SELECT _team ,_pitcher ,_speed FROM ( -- #rank of the player by his speed (ignoring ties) SELECT _team ,_pitcher ,_speed ,row_number() OVER ( PARTITION BY _team ORDER BY _speed DESC ) _rnk FROM ( -- #finalizing the table with player-team link SELECT _team ,_pitcher ,max(_speed) _speed FROM ( -- #glueing tables with players and teams SELECT _pitcher ,coalesce(_home_team, _away_team) _team ,_speed FROM ( -- #setting up the table with players SELECT venueId ,pitcherId ,pitcherFirstName || ' ' || pitcherLastName _pitcher ,max(pitchSpeed) _speed FROM ( -- #full table comprising all seasons SELECT venueId ,pitcherId ,pitcherFirstName ,pitcherLastName ,pitchSpeed FROM `bigquery - PUBLIC - data.baseball.games_wide` UNION ALL SELECT venueId ,pitcherId ,pitcherFirstName ,pitcherLastName ,pitchSpeed FROM `bigquery - PUBLIC - data.baseball.games_post_wide` ) _all WHERE pitchSpeed != 0 GROUP BY venueId ,pitcherId ,pitcherFirstName || ' ' || pitcherLastName ) _grp -- #joining table with player-team links LEFT JOIN ( SELECT pitcherId ,venueId -- we need to check here if the pitcher is in the list of the homing team ,CASE WHEN pitcherId IN unnest( [homeFielder1 ,homeFielder2 ,homeFielder3 ,homeFielder4 ,homeFielder5 ,homeFielder6 ,homeFielder7 ,homeFielder8 ,homeFielder9 ,homeFielder10 ,homeFielder11 ,homeFielder12 ,homeBatter1 ,homeBatter2 ,homeBatter3 ,homeBatter4 ,homeBatter5 ,homeBatter6 ,homeBatter7 ,homeBatter8 ,homeBatter9] ) THEN homeTeamName ELSE NULL END _home_team -- we need to check here if the pitcher is in the list of the guest team ,CASE WHEN pitcherId IN unnest( [awayFielder1 ,awayFielder2 ,awayFielder3 ,awayFielder4 ,awayFielder5 ,awayFielder6 ,awayFielder7 ,awayFielder8 ,awayFielder9 ,awayFielder10 ,awayFielder11 ,awayFielder12 ,awayBatter1 ,awayBatter2 ,awayBatter3 ,awayBatter4 ,awayBatter5 ,awayBatter6 ,awayBatter7 ,awayBatter8 ,awayBatter9] ) THEN awayTeamName ELSE NULL END _away_team FROM ( SELECT * FROM `bigquery - PUBLIC - data.baseball.games_wide` UNION ALL SELECT * FROM `bigquery - PUBLIC - data.baseball.games_post_wide` ) t ) _team ON _team.pitcherId = _grp.pitcherId AND _team.venueId = _grp.venueId ) _total GROUP BY _team ,_pitcher ) _filter WHERE 1 = 1 AND _team IS NOT NULL AND _pitcher IS NOT NULL AND _pitcher != '' AND _speed != 0 ) _rank WHERE 1 = 1 AND _rnk = 1 ORDER BY _speed DESC
Now let s break down the code:
- The main idea of my take was to use subquery instead of CTE
- I start with UNIONing two tables to get all seasons data (below #full comment)

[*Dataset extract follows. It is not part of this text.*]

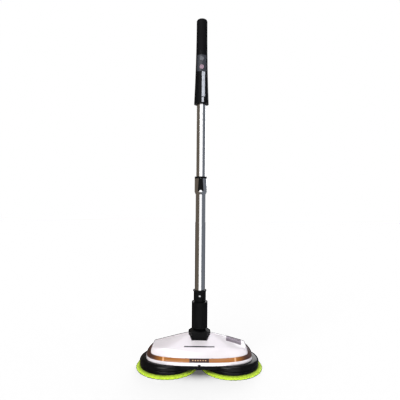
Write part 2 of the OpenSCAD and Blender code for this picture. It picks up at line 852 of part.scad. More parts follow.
module chassis() {
    color("#17181a") difference() {
        union() {
            difference() {
                union() {
                    both_sides() translate([pad_x, 0, 0]) skirt();
                    block([-pad_x, pad_x], [-bridge_b, bridge_b], [chassis_z, lip_z]);
                }
                intersection() {
                    slab(shell_a - 6, shell_b - 10, chassis_z + floor_t, 50);
                    union() {
                        both_sides() translate([pad_x, 0, 0]) cylinder(r = skirt_r - 4, h = 100, $fn = 144);
                        block([-pad_x, pad_x], [-bridge_b + 3, bridge_b - 3], [0, 100]);
                    }
                }
            }
            // Tab that the cover is lifted by
            block([-4, 4], [-bridge_b - 5, -bridge_b + 1], [lip_z - 5, lip_z]);
            both_sides() translate([pad_x, 0, chassis_z]) {
                cylinder(r = boss_r, h = seal_t + bearing_t);
                for (p = plate_posts) translate(p) cylinder(r = post_r, h = plate_z - chassis_z);
            }
            screw_bosses(5.5, chassis_z, chassis_z + floor_t + 3);
            for (x = [-28, 28], y = [tray_y + 10, tray_y + 52]) translate([x, y, chassis_z]) cylinder(r = 3.5, h = tray_z - chassis_z);
            for (x = [-22, 22], y = [18, 44]) translate([x, y, chassis_z]) cylinder(r = 3, h = board_z - chassis_z);
        }
        both_sides() translate([pad_x, 0, 0]) {
            cylinder(r = bearing_r, h = 100);
            for (p = plate_posts) translate([p[0], p[1], plate_z - 10]) cylinder(r = 1.5, h = 20);
        }
        screw_bosses(1.6, 0, 100);
        screw_bosses(3.3, 0, chassis_z + 2.6);
    }
}

module chassis_screws() {
    color("silver") for (x = [-1, 1], y = [-1, 1])
        translate([x * screw_at[0], y * screw_at[1], chassis_z + 2.6]) screw(1.4, 20, 3.1, 2);
}

module battery_tray() {
    color("#303236") difference() {
        block([-38, 38], [tray_y, tray_y + 63], [tray_z, tray_z + 10]);
        block([-36, 36], [tray_y + 2, tray_y + 61], [tray_z + 2, tray_z + 20]);
    }
}

module battery_cells() {
    color("#3b6ea8") for (i = [0:2]) translate([0, tray_y + 2.2 + cell_r + i * (2 * cell_r + 0.6), tray_z + 2 + cell_r])
        along_x(-cell_len / 2, cell_len / 2, cell_r);
}

module control_board() {
    color("#1f6b3a") {
        block([-28, 28], [13.5, 52], [board_z, board_z + 1.6]);
        for (x = [-18, -4, 10]) block([x, x + 9], [20, 30], [board_z + 1.6 - eps, board_z + 7]);
        translate([18, 42, board_z + 1.5]) cylinder(r = 5, h = 12);
    }
}

module charge_socket() {
    depth = 14;
    face = shell_b * pow(1 - pow(charge_x / shell_a, shell_full), 1 / shell_full);
    color("#101112") translate([charge_x, 0, charge_z]) {
        difference() {
            along_y(face - depth, face - 0.8, 4);
            along_y(face - depth + 3, face + 5, 2.75);
        }
        along_y(face - depth + 1, face - 3, 1);
    }
}

// ---------------------------------------------------------------- drive

module drive_motors() {
    plate_top = plate_z + plate_t;
    color("#a9abb0") both_sides() translate([pinion_x, 0, plate_top]) difference() {
        union() {
            cylinder(r = motor_d / 2, h = motor_h);
            translate([0, 0, -plate_t]) cylinder(r = 5, h = plate_t + 1);
            translate([0, 0, motor_h - eps]) cylinder(r = 4, h = 2);
        }
        translate([0, 0, -plate_t - 1]) cylinder(r = 2.5 + run_fit, h = 16);
        for (y = [-9.5, 9.5]) translate([0, y, -1]) cylinder(r = 1.4, h = 8);
    }
}

module motor_screws() {
    color("silver") both_sides() for (y = [-9.5, 9.5]) translate([pinion_x, y, plate_z]) screw(1.4, 8, 2.6, 1.5);
}

module gear_plates() {
    color("#2a2c2f") both_sides() difference() {
        translate([0, 0, plate_z]) {
            linear_extrude(plate_t) {
                translate([pad_x, 0]) circle(r = plate_post_r + post_r + 1);
                translate([pinion_x, 0]) circle(r = motor_d / 2 + 2);
            }
            translate([pad_x, 0, 0]) cylinder(r = boss_r, h = bearing_t + 1.2);
        }
        translate([pad_x, 0, plate_z - 1]) cylinder(r = bearing_r, h = bearing_t + 1.5);
        translate([pinion_x, 0, plate_z - 1]) cylinder(r = 5, h = 10);
        for (y = [-9.5, 9.5]) translate([pinion_x, y, plate_z - 1]) cylinder(r = 1.6, h = 10);
        for (p = plate_posts) translate([pad_x + p[0], p[1], plate_z - 1]) cylinder(r = 1.6, h = 10);
    }
}

module plate_screws() {
    color("silver") both_sides() for (p = plate_posts)
        translate([pad_x + p[0], p[1], plate_z + plate_t]) mirror([0, 0, 1]) screw(1.5, 10, 3, 2);
}

module spindle_bearings() {
    color("silver") both_sides() translate([pad_x, 0, 0]) {
        tube(bearing_r, spindle_d / 2 + run_fit, chassis_z + seal_t, chassis_z + seal_t + bearing_t);
        tube(bearing_r, spindle_d / 2 + run_fit, plate_z + 0.3, plate_z + 0.3 + bearing_t);
    }
}

module spindle_seals() {
    color("#101010") both_sides() translate([pad_x, 0, 0])
        tube(bearing_r, spindle_d / 2 + run_fit, chassis_z, chassis_z + seal_t);
}

module pinion() {
    translate([pinion_x, 0, gear_z]) {
        rotate([0, 0, 180 / pinion_teeth]) gear(pinion_teeth, 0);
        cylinder(r = 2.5, h = gear_t + plate_t + 12);
    }
}

module spindle() {
    hub_top = chassis_z - 0.4;
    translate([pad_x, 0, 0]) {
        translate([0, 0, disc_z + 2]) cylinder(r = spindle_d / 2, h = spindle_top - disc_z - 2);
        // Hexagon that drives the disc
        translate([0, 0, disc_z + 2]) cylinder(r = 8, h = hub_top - disc_z - 2.6, $fn = 6);
    }
}

module drive_gear() translate([pad_x, 0, gear_z]) difference() {
    gear(gear_teeth, spindle_d / 2);
    difference() {
        translate([0, 0, gear_t - 2]) cylinder(r = gear_m * gear_teeth / 2 - 4, h = 3);
        translate([0, 0, 0]) cylinder(r = 9, h = 20);
    }
}

module pad_disc() {
    r = disc_d / 2;
    edge = 3;
    hub_top = chassis_z - 0.4;
    translate([pad_x, 0, 0]) difference() {
        union() {
            rotate_extrude($fn = 144) polygon(concat(
                [[0, disc_z], [r, disc_z]],
                [for (t = [0:30:90]) [r - edge + edge * cos(t), disc_z + disc_t - edge + edge * sin(t)]],
                [[r - 12, disc_z + disc_t], [r - 16, disc_z + 4], [0, disc_z + 4]]
            ));
            translate([0, 0, disc_z]) cylinder(r = 14, h = hub_top - disc_z);
            for (a = [0:45:315]) rotate([0, 0, a]) block([13, r - 14], [-1.5, 1.5], [disc_z, disc_z + 7.5]);
        }
        translate([0, 0, disc_z + 2]) cylinder(r = 8, h = 40, $fn = 6);
    }
}

module hook_ring() translate([pad_x, 0, 0]) tube(disc_d / 2 - 4, 28, pad_t, pad_t + hook_t);

module pad() {
    r = pad_d / 2;
    low = 3.5;
    rise = pad_t - low;
    translate([pad_x, 0, 0]) rotate_extrude($fn = 144) polygon(concat(
        [[0, 0]],
        [for (t = [-90:22.5:0]) [r - low + low * cos(t), low + low * sin(t)]],
        [for (t = [22.5:22.5:90]) [r - rise + rise * cos(t), low + rise * sin(t)]],
        [[0, pad_t]]
    ));
}

module left() mirror([1, 0, 0]) children();

module right_pinion() color("#8b8d91") pinion();
module left_pinion() color("#8b8d91") left() pinion();
module right_spindle() color("#9a9ca0") spindle();
module left_spindle() color("#9a9ca0") left() spindle();
module right_drive_gear() color("#e6e2d6") drive_gear();
module left_drive_gear() color("#e6e2d6") left() drive_gear();
module right_pad_disc() color("#121314") pad_disc();
module left_pad_disc() color("#121314") left() pad_disc();
module right_hook_ring() color("#1e1e1e") hook_ring();
module left_hook_ring() color("#1e1e1e") left() hook_ring();
module right_pad() color("#c4e03c") pad();
module left_pad() color("#c4e03c") left() pad();

grip_sleeve();
handle_front_shell();
handle_rear_shell();
control_panel();
button_board();
handle_screws();
handle_stripe();
inner_tube();
glide_bush();
power_button();
mode_button();
power_spring();
mode_spring();
outer_tube();
lock_collar();
lock_roller();
lock_slider();
lock_spring();
coil_cable();
pole_socket();
socket_screw();
swivel_knuckle();
knuckle_screws();
tilt_yoke();
swing_pin();
tilt_pin();
top_shell();
light_band();
led_window();
front_leds();
led_board();
status_bar();
label_plate();
band_clips();
chassis();
chassis_screws();
battery_tray();
battery_cells();
control_board();
charge_socket();
drive_motors();
motor_screws();
gear_plates();
plate_screws();
spindle_bearings();
spindle_seals();
left_pinion();
right_pinion();
left_spindle();
left_drive_gear();
left_pad_disc();
left_hook_ring();
left_pad();
right_spindle();
right_drive_gear();
right_pad_disc();
right_hook_ring();
right_pad();
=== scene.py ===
"""Finish and fine shapes of a cordless twin-disc spin mop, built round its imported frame."""

import json
import math

import bmesh
import bpy
from bpy.props import FloatProperty, FloatVectorProperty, IntProperty, PointerProperty
from bpy.types import Operator, Panel, PropertyGroup
from mathutils import Matrix, Vector, noise

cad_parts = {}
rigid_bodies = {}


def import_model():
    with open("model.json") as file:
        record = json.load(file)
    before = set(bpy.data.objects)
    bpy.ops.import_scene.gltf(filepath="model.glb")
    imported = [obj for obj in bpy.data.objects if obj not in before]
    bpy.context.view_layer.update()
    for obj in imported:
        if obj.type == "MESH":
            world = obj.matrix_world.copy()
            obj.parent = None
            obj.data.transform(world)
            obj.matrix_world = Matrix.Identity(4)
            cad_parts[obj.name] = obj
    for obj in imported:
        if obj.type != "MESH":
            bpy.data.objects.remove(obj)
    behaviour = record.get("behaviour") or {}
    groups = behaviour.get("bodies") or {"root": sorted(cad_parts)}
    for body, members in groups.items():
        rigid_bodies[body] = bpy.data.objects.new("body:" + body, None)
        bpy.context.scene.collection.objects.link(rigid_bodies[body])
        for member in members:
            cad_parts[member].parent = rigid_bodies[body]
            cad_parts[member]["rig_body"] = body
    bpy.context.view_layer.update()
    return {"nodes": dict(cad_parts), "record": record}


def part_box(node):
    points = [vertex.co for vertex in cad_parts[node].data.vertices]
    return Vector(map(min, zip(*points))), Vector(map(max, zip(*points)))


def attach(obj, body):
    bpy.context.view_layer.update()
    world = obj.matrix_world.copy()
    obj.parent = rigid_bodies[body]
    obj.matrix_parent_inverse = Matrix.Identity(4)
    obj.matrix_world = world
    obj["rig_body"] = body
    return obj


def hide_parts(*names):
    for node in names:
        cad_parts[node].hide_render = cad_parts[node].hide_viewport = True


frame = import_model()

bl_info = {
    "name": "Twin-disc spin mop",
    "version": (1, 0, 0),
    "blender": (4, 5, 0),
    "location": "View3D > Sidebar > Spin mop",
    "description": "Builds the cover, lens band, pads, grip and finishes of a spin mop round its frame",
    "category": "Object",
}

MM = 0.001
COVER_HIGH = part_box("top_shell")[1]
BAND_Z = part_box("light_band")[0].z
PAD_LOW, PAD_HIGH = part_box("right_pad")
PAD_CENTRE = (PAD_LOW + PAD_HIGH) / 2
SLIDER_LOW, SLIDER_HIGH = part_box("lock_slider")
TILT_LOW, TILT_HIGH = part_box("tilt_pin")
TILT_AXIS = (TILT_LOW + TILT_HIGH) / 2
LABEL_LOW, LABEL_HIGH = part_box("label_plate")
LABEL_PLACE = (LABEL_LOW + LABEL_HIGH) / 2 + Vector((5 * MM, 1.5 * MM, 0))
LABEL_TURN = math.radians(7)
TILT_LIMIT = math.radians(75)
SLOT_OF = {p["node"]: p["material_slot"] for p in frame["record"]["subparts"]}


# ---------------------------------------------------------------- settings

def length(name, description, default, low=0.0):
    """A length in metres."""
    return FloatProperty(
        name=name, description=description, default=default, min=low, unit="LENGTH", precision=5
    )


def colour(name, description, default):
    """A base colour."""
    return FloatVectorProperty(
        name=name, description=description, default=default, min=0.0, max=1.0, size=3, subtype="COLOR"
    )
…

- Then i join a table with players to see if they play for Home or Guest team (below #joining comment)
- UNNEST is used to get all possible positions where a pitcher can play
- In the above query i get the max speed for each peatcher and gettting their full names (below #setting comment)
- One step above i use COALESCE to get jsut the team name without Home/Guest attribute (below #glueing comment)
- In another step i GROUP the table (below #finalizing COMMENT)
- Pre last step i use ROW_NUMBER to rank pitchers (below #rank comment)
- Finally (in the very upper SELECT) i return results
Thanks for reading. May the force be with you.